Your overdraft could be about to become a lot friendlier, after the Financial Conduct Authority (FCA) said it wants to improve competition in the market.
This morning the FCA said it wants to improve transparency in the overdraft market by introducing a maximum monthly charge, which it hopes will increase customers' engagement with their "overdraft use and charges".
It also said it wants more, er, innovative overdrafts, as well as requiring banks to publish "better" information on their overdrafts – and recommending that lenders test "prompts" to encourage consumers to think about their banking arrangements.
This comes in response to recommendations by the Competition and Markets Authority (CMA) back in August, which suggested (among other things) that overdraft customers should be given "grace periods", while opening and switching accounts should be made easier.
However, it was suggested the CMA's plans could cost lenders as much as £10bn.
What the FCA said
“It’s important that competition works well in the retail banking sector," said Christopher Woolard, executive director of strategy and competition at the FCA.

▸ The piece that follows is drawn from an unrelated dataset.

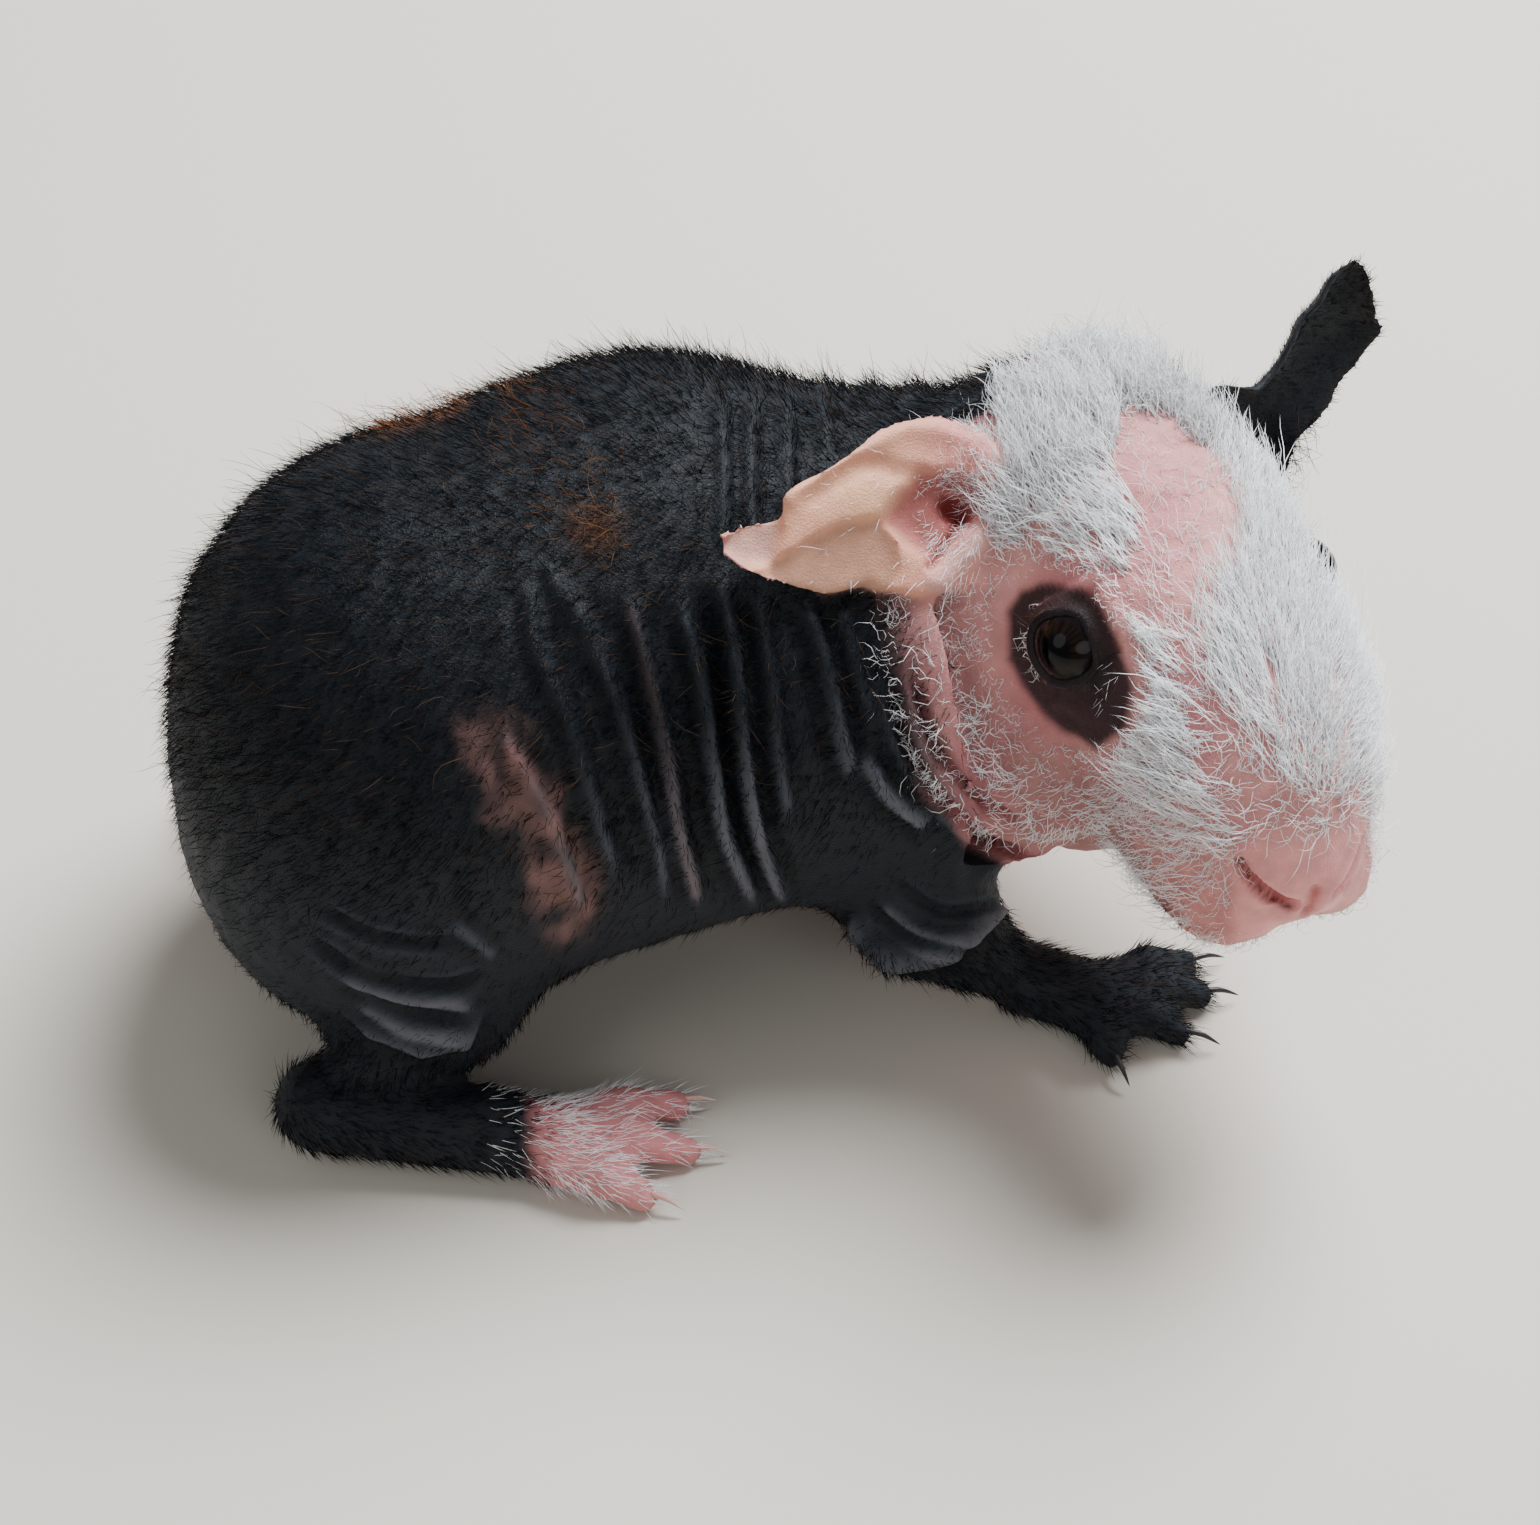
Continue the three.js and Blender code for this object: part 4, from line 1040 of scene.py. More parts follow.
skin_material, tree, shader, made = grained_material("loose_skin", 0.24)
rough = node(tree, "ShaderNodeMapRange", {"Value": attribute(tree, "wetness"), "To Min": 0.56, "To Max": 0.2})
rough = maths(tree, "ADD", rough.outputs[0], maths(tree, "MULTIPLY", made["Mask"], 0.12))
tree.links.new(rough, shader.inputs["Roughness"])
bump = node(tree, "ShaderNodeBump", {"Strength": 0.5, "Distance": 0.00012, "Height": made["Height"]})
tree.links.new(bump.outputs[0], shader.inputs["Normal"])
set_inputs(
    shader,
    {
        "Subsurface Weight": 0.12,
        "Subsurface Radius": (1.0, 0.35, 0.2),
        "Subsurface Scale": 0.0012,
        "Specular IOR Level": 0.22,
        "Sheen Weight": 0.02,
        "Sheen Roughness": 0.5,
        "Sheen Tint": (0.75, 0.82, 1.0, 1),
    },
)
skin.data.materials.clear()
skin.data.materials.append(skin_material)
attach(skin, "root")
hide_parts(*FLESH)
print("skin triangles:", 2 * len(skin.data.polygons))

# %% [markdown]
# ## A map for the hair
#
# A baked hair needs its own small patch of a texture. We unwrap a light copy of the skin, and each
# hair takes a patch at the place of its root, so neighbours on the animal are neighbours on the map.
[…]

"Our work, taking action in response to the CMA's recommendations, will help to further drive effective competition by helping customers and small businesses to take more control of their finances.
“Our role in regulating retail banking markets goes beyond the remedies the CMA has asked us to take forward, and we will continue to look more broadly at how well these markets work, with a particular focus planned on high-cost credit including overdrafts. We will also be looking at wider retail banking business models."